National Day of Prayer: Get the Facts Straight

julie marsh
Photo by Aimee Giese
I wish I could say that I'm amazed by the amount of misinformation floating around regarding the National Day of Prayer. But since people still circulate email chain letters that swear Bill Gates is going to send every addressee $10,000, it's obvious most people prefer to believe the rumors than do their homework and apply a little critical thinking.

First of all, let's get the facts straight.


President Obama didn't cancel the National Day of Prayer. In 2009, he issued a proclamation declaring the first Thursday in May to be the National Day of Prayer. Unlike President Bush, he chose not to hold a Christian service at the White House on that day. He's expected to do the same this year.

President Obama didn't pray with Muslims at the White House. This assertion really baffles me. According to, a photo of the president at the Blue Mosque in Turkey (a NATO member country) on a state visit in 2009 was circulated in support of this claim. The photo shows the president removing his shoes outside the Blue Mosque -- just as my husband and I did when we visited the mosque in 2004. In this photo, President Obama isn't praying, and he's certainly not at the White House.

The Obama administration was the defendant in the Wisconsin lawsuit. The Freedom From Religion Foundation filed a lawsuit in US district court objecting to the proclamation. The judge, Barbara Crabb, ruled the National Day of Prayer unconstitutional. The Justice Department -- part of the Obama administration, just to be clear -- will appeal this decision, and President Obama plans to issue the proclamation nonetheless.

That's the truth. I'm sorry to disappoint all the rumor-mongering Facebook status-copiers and email-forwarding addicts.

Full disclosure: My husband renews our family membership to the Freedom From Religion Foundation each year, and we both voted for Obama. All that means is that I'm an atheist who couldn't stand to take the risk that Sarah Palin might occupy the Oval Office.

Do I think the National Day of Prayer is unconstitutional? Technically speaking, yes. As Judge Crabb wrote: "The government can no more enact laws supporting a day of prayer than it can encourage citizens to fast during Ramadan, attend a synagogue, or practice magic."

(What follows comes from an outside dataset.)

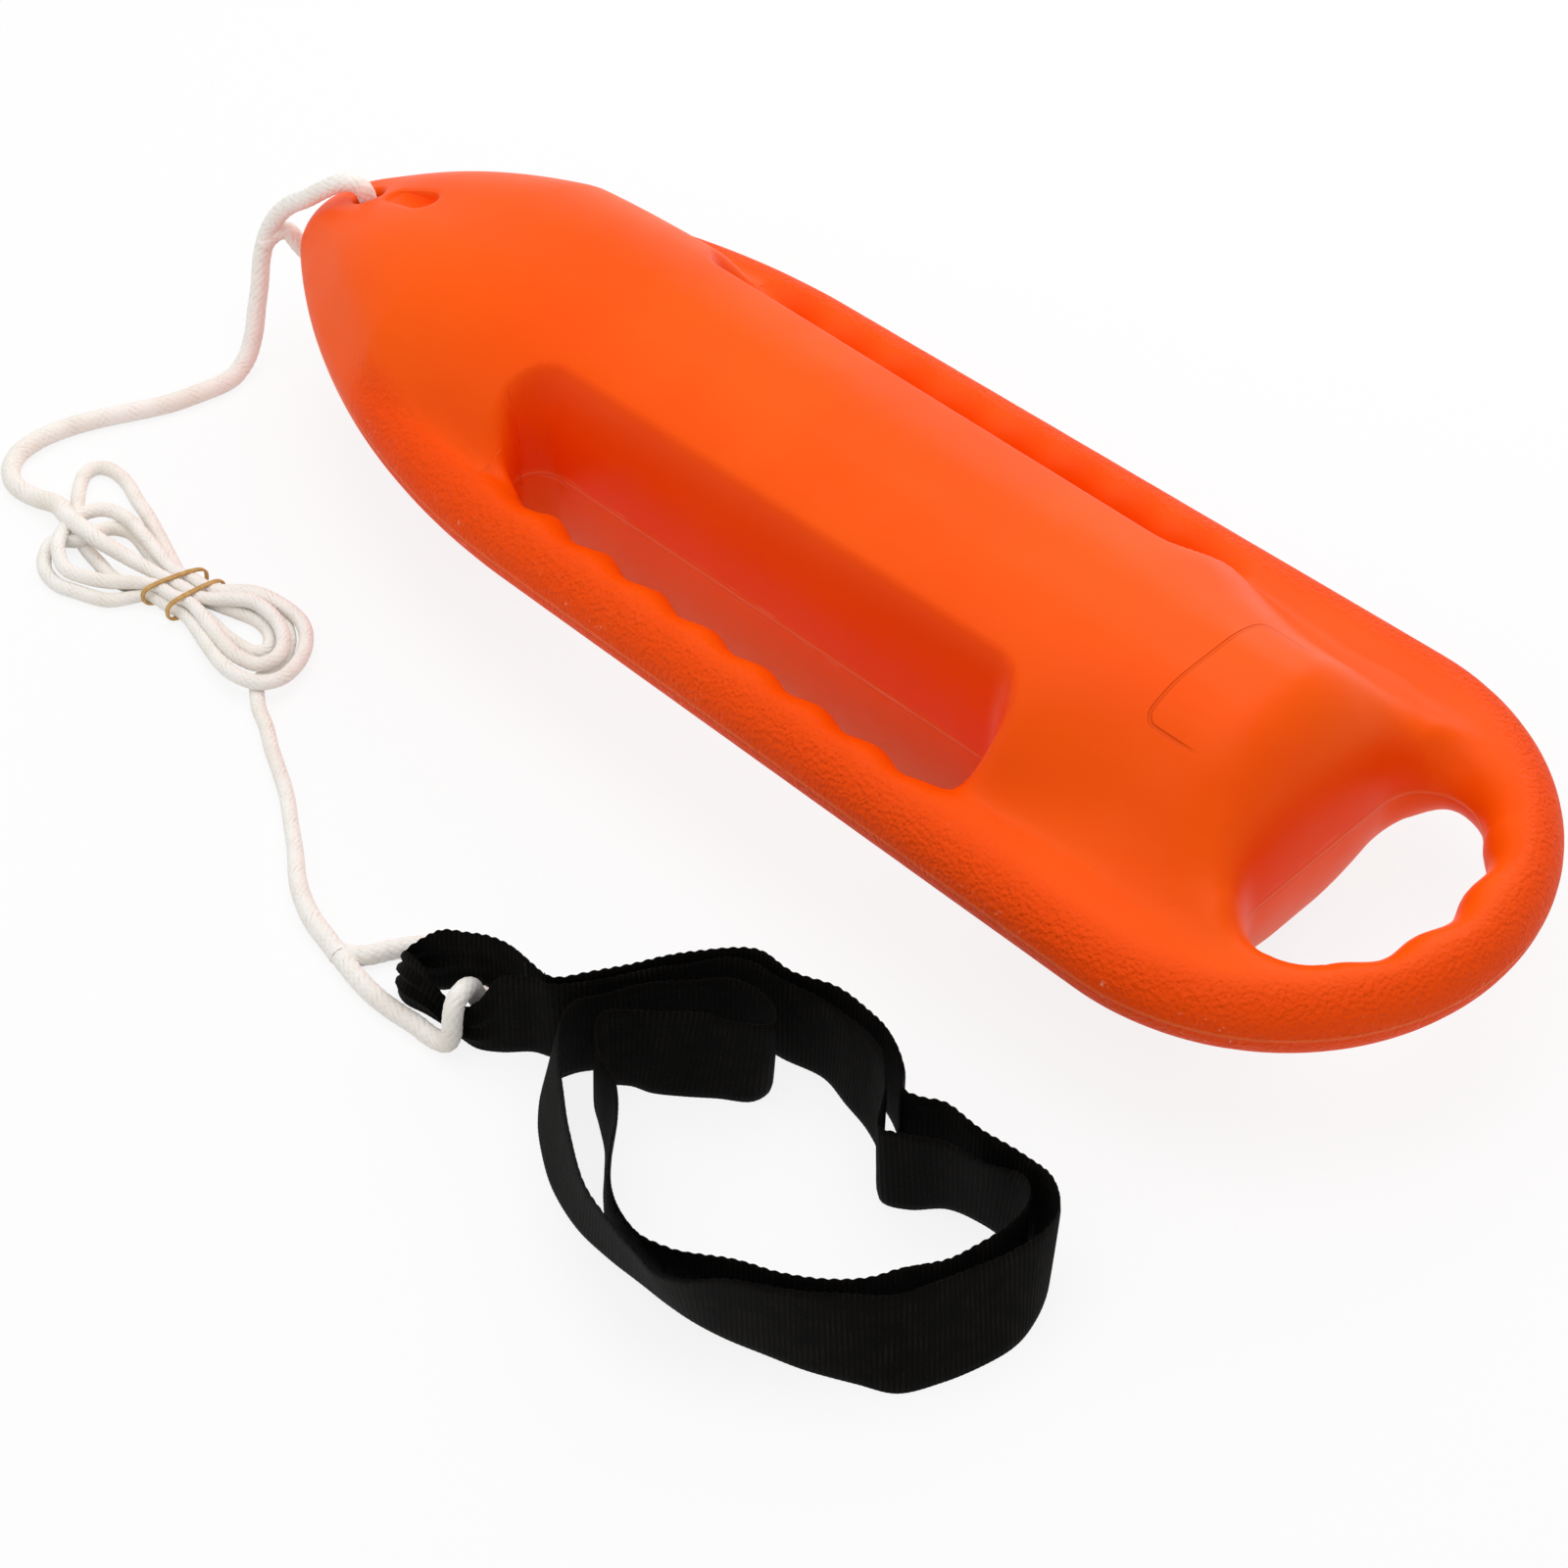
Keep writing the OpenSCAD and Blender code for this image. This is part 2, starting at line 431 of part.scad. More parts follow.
// The webbing's stations, all round its closed route. Each holds the plan
// position of the bottom edge and of the top edge, then how far the bottom edge
// is lifted and how much the webbing is crumpled there, from 0 to 1. From the end
// of the small loop it goes through the throat and once round the ring, folds
// back at a hairpin and goes round the ring again inside the first turn.
WEBBING_ROUTE = [
    [-10, 284, -12, 284, 0, 0.67], [2, 286, -2, 285, 0, 0.53], [10, 282, 4, 282, 0, 0.73],
    [5, 276, 0, 277, 0, 0.53], [-8, 271, -8, 271, 4, 0.27], [-18, 266, -18, 266, 12, 0.17],
    [-28, 262, -28, 262, 13, 0.1], [-40, 260, -40, 260, 8, 0.1], [-54, 260, -54, 261, 0, 0.07],
    [-65, 258, -66, 261], [-74, 249, -75, 250], [-84, 233, -85, 234], [-95, 217, -95, 217],
    [-106, 200, -106, 200], [-119, 192, -119, 191], [-137, 190, -136, 190], [-156, 184, -156, 183],
    [-174, 184, -174, 183], [-191, 188, -190, 187], [-205, 196, -205, 195], [-213, 205, -213, 204],
    [-222, 203, -222, 203], [-233, 199, -233, 198], [-253, 200, -253, 199], [-273, 199, -272, 196],
    [-291, 205, -287, 197], [-302, 214, -300, 206], [-308, 228, -304, 220], [-310, 242, -302, 236],
    [-307, 258, -297, 251], [-301, 275, -292, 267], [-292, 291, -284, 283], [-277, 299, -271, 296],
    [-258, 308, -257, 308], [-240, 314, -242, 318], [-224, 319, -229, 325], [-209, 322, -218, 337],
    [-195, 323, -207, 342], [-179, 323, -195, 340], [-160, 323, -176, 336], [-140, 321, -154, 329],
    [-119, 314, -132, 315], [-102, 304, -115, 302], [-87, 292, -99, 289], [-77, 278, -87, 276],
    [-79, 264, -83, 264], [-88, 251, -89, 252], [-99, 235, -99, 236], [-109, 221, -110, 222],
    [-120, 211, -120, 211], [-131, 206, -132, 207], [-141, 208, -144, 209], [-146, 214, -151, 215],
    [-144, 223, -148, 221], [-133, 231, -137, 227], [-122, 240, -126, 232], [-111, 248, -115, 243],
    [-101, 252, -103, 252], [-94, 260, -96, 261], [-99, 270, -101, 270], [-109, 277, -112, 278],
    [-120, 285, -127, 284], [-130, 295, -139, 295], [-140, 305, -149, 308], [-151, 313, -161, 321],
    [-167, 316, -174, 329], [-182, 317, -190, 333], [-196, 317, -203, 329], [-210, 315, -215, 322],
    [-225, 312, -228, 315], [-242, 306, -243, 308], [-257, 300, -257, 299], [-270, 290, -269, 286],
    [-282, 279, -277, 273], [-291, 266, -285, 260], [-296, 250, -289, 246], [-297, 235, -292, 231],
    [-293, 219, -291, 217], [-284, 208, -286, 208], [-271, 204, -277, 205], [-258, 204, -264, 210],
    [-243, 208, -246, 214], [-232, 219, -231, 222], [-221, 224, -220, 226], [-212, 217, -213, 217],
    [-204, 207, -205, 206], [-190, 200, -193, 196], [-174, 196, -176, 192], [-157, 192, -158, 192],
    [-138, 196, -138, 196], [-122, 198, -122, 198], [-110, 205, -110, 205], [-99, 221, -99, 221],
    [-88, 237, -89, 238], [-78, 252, -79, 253], [-69, 262, -70, 264], [-58, 267, -60, 268],
    [-49, 276, -50, 276, 0, 0.07], [-40, 282, -41, 281, 0, 0.67], [-31, 283, -31, 283, 0, 1],
    [-22, 283, -22, 283, 0, 1]];
function filled(row) = [for (i = [0 : 5]) i < len(row) ? row[i] : 0];
webbing_rows = [for (row = WEBBING_ROUTE) filled(row)];
WEBBING_STEPS = 3;
function at(rows, i) = rows[(i + len(rows)) % len(rows)];
// Point of a smooth curve through q and r, with p and s beyond them
function spline(p, q, r, s, t) = 0.5 * (2 * q + (r - p) * t + (2 * p - 5 * q + 4 * r - s) * t * t
    + (3 * q - p - 3 * r + s) * t * t * t);
webbing_stations = [for (i = [0 : len(webbing_rows) - 1]) for (k = [0 : WEBBING_STEPS - 1])
    spline(at(webbing_rows, i - 1), webbing_rows[i], at(webbing_rows, i + 1), at(webbing_rows, i + 2),
        k / WEBBING_STEPS)];
function foot(row) = [row[0], row[1]];
function brow(row) = [row[2], row[3]];

// The four corners of the webbing's cross-section at a station
function webbing_corners(i) =
    let(row = webbing_stations[i],
        ahead = at(webbing_stations, i + 1),
        behind = at(webbing_stations, i - 1),
        t = unit(foot(ahead) + brow(ahead) - foot(behind) - brow(behind)),
        n = [-t[1], t[0]] * webbing_t / 2,
        low = max(0, row[4]),
        high = mix(webbing_w, pinch_h, clamp(row[5])))
    [[row[0] + n[0], row[1] + n[1], low], [row[0] - n[0], row[1] - n[1], low],
     [row[2] - n[0], row[3] - n[1], high], [row[2] + n[0], row[3] + n[1], high]];

module strap_webbing() color(WEBBING) {
    n = len(webbing_stations);
    polyhedron([for (i = [0 : n - 1]) each webbing_corners(i)],
        [for (i = [0 : n - 1]) for (k = [0 : 3])
            let(j = (k + 1) % 4, u = i * 4, v = ((i + 1) % n) * 4)
            each [[u + k, u + j, v + j], [u + k, v + j, v + k]]]);
}

float_body();
nose_eye();
rope_upper_run();
rope_hank();
rubber_band();
rope_lower_run();
strap_eye();
strap_webbing();
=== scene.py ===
"""Rescue can buoy: a moulded torpedo float with its tow rope and shoulder strap.

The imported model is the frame. The float, the ropes, the band and the strap are
built here in full detail over its solids, in the same place and at the same size.
"""

import logging
import math
from dataclasses import dataclass
from enum import Enum
from typing import Callable, Sequence

import bmesh
import bpy
import numpy as np
from mathutils import Matrix, Vector


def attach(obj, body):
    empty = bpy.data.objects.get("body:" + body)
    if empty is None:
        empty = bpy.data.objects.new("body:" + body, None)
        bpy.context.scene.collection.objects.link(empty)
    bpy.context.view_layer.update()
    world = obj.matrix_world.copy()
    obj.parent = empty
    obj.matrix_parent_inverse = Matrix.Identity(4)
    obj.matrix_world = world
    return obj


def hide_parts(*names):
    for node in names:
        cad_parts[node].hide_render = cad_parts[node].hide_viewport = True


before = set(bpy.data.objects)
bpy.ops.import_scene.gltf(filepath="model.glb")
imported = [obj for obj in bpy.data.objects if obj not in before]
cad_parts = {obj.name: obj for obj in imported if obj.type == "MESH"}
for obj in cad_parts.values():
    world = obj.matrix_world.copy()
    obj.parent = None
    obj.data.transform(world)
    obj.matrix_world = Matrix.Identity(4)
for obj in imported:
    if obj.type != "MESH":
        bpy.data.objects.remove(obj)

logging.basicConfig(level=logging.INFO, format="%(message)s")
log = logging.getLogger("rescue_can")

MM = 0.001
WHITE = (1.0, 1.0, 1.0, 1.0)
SENSOR_MM = 36.0
Point = tuple[float, float, float]
Route = tuple[Point, ...]
Row = Sequence[float]
Number = float | np.ndarray
Feed = bpy.types.NodeSocket | float | tuple[float, float, float, float]


class Body(Enum):
    """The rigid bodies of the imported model."""

    FLOAT = "float"
    TOW_LINE = "tow_line"
    STRAP = "shoulder_strap"


class Slot(Enum):
    """The record's material slots."""

    SHELL = "float_shell"
    ROPE = "rope"
    BAND = "band"
    WEBBING = "webbing"


# Node trees and finishes


def srgb(code: str) -> tuple[float, float, float, float]:
    """Turns a hex colour into Blender's linear colour.

    Args:
        code: six hex digits, such as "F0E8DC".

    Returns:
        Linear red, green, blue and an alpha of 1.
    """
    channels = [int(code[i : i + 2], 16) / 255 for i in (0, 2, 4)]
    linear = [c / 12.92 if c <= 0.04045 else ((c + 0.055) / 1.055) ** 2.4 for c in channels]
    return (linear[0], linear[1], linear[2], 1.0)


def add_node(
    tree: bpy.types.NodeTree, kind: str, inputs: dict | None = None, **settings: object
) -> bpy.types.Node:
    """Adds one node, sets its options and fills or links its inputs.

    Args:
        tree: the node tree that gets the node.
        kind: the node's type name.
        inputs: socket name or number to a value, or to the output that feeds it.
        **settings: options of the node itself.

    Returns:
        The new node.
    """
    node = tree.nodes.new(kind)
    for name, value in settings.items():
        setattr(node, name, value)
    for key, value in (inputs or {}).items():
        if isinstance(value, bpy.types.NodeSocket):
            tree.links.new(value, node.inputs[key])
        else:
            node.inputs[key].default_value = value
    return node


def maths(tree: bpy.types.NodeTree, operation: str, *values: Feed) -> bpy.types.NodeSocket:
    """Adds a Math node on numbers or outputs and returns its result."""
    node = add_node(tree, "ShaderNodeMath", dict(enumerate(values)), operation=operation)
    return node.outputs[0]


def blend_colours(tree: bpy.types.NodeTree, share: Feed, first: Feed, second: Feed) -> bpy.types.NodeSocket:
    """Adds a colour mix and returns its result.

    Args:
        tree: the material's node tree.
        share: output or number, 0 for the first colour and 1 for the second.
        first: colour or output.
        second: colour or output.

    Returns:
        The mixed colour's output.
    """
    node = tree.nodes.new("ShaderNodeMix")
    node.data_type = "RGBA"
    for socket, value in zip((node.inputs[0], node.inputs[6], node.inputs[7]), (share, first, second)):
        if isinstance(value, bpy.types.NodeSocket):
            tree.links.new(value, socket)
        else:
            socket.default_value = value
    return node.outputs[2]


def steps(tree: bpy.types.NodeTree, value: Feed, low: float, high: float) -> bpy.types.NodeSocket:
    """Maps a value from low..high to 0..1 with soft ends, and clamps it.

    Args:
        tree: the material's node tree.
        value: output to map.
        low: value that gives 0.
        high: value that gives 1.

    Returns:
        The mapped value's output.
    """
    node = add_node(
        tree, "ShaderNodeMapRange", {"Value": value, "From Min": low, "From Max": high},
        interpolation_type="SMOOTHSTEP",
    )
    return node.outputs["Result"]


def backdrop_rays(tree: bpy.types.NodeTree) -> bpy.types.NodeSocket:
    """Gives 1 for the rays that see the white backdrop: camera, glossy and transmission."""
    rays = add_node(tree, "ShaderNodeLightPath").outputs
    mirrored = maths(tree, "ADD", rays["Is Glossy Ray"], rays["Is Transmission Ray"])
    return maths(tree, "MINIMUM", maths(tree, "ADD", rays["Is Camera Ray"], mirrored), 1.0)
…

But do I really care? Nah.

The language of the 2009 proclamation is benign, idealistic, and kind. It "calls upon" Americans to pray; it doesn't "compel" them. I'm also comforted by this line: "We continue to live in a Nation where people of all faiths can worship or not worship according to the dictates of their conscience." (Emphasis mine.)

The National Day of Prayer won't stop people from spreading unsubstantiated claims in support of a political or personal agenda. It won't convince people to get their facts straight before getting upset. It won't even elicit prayer from those of us who don't believe.

But perhaps the message of unity will bring us together on some level, if only for one day.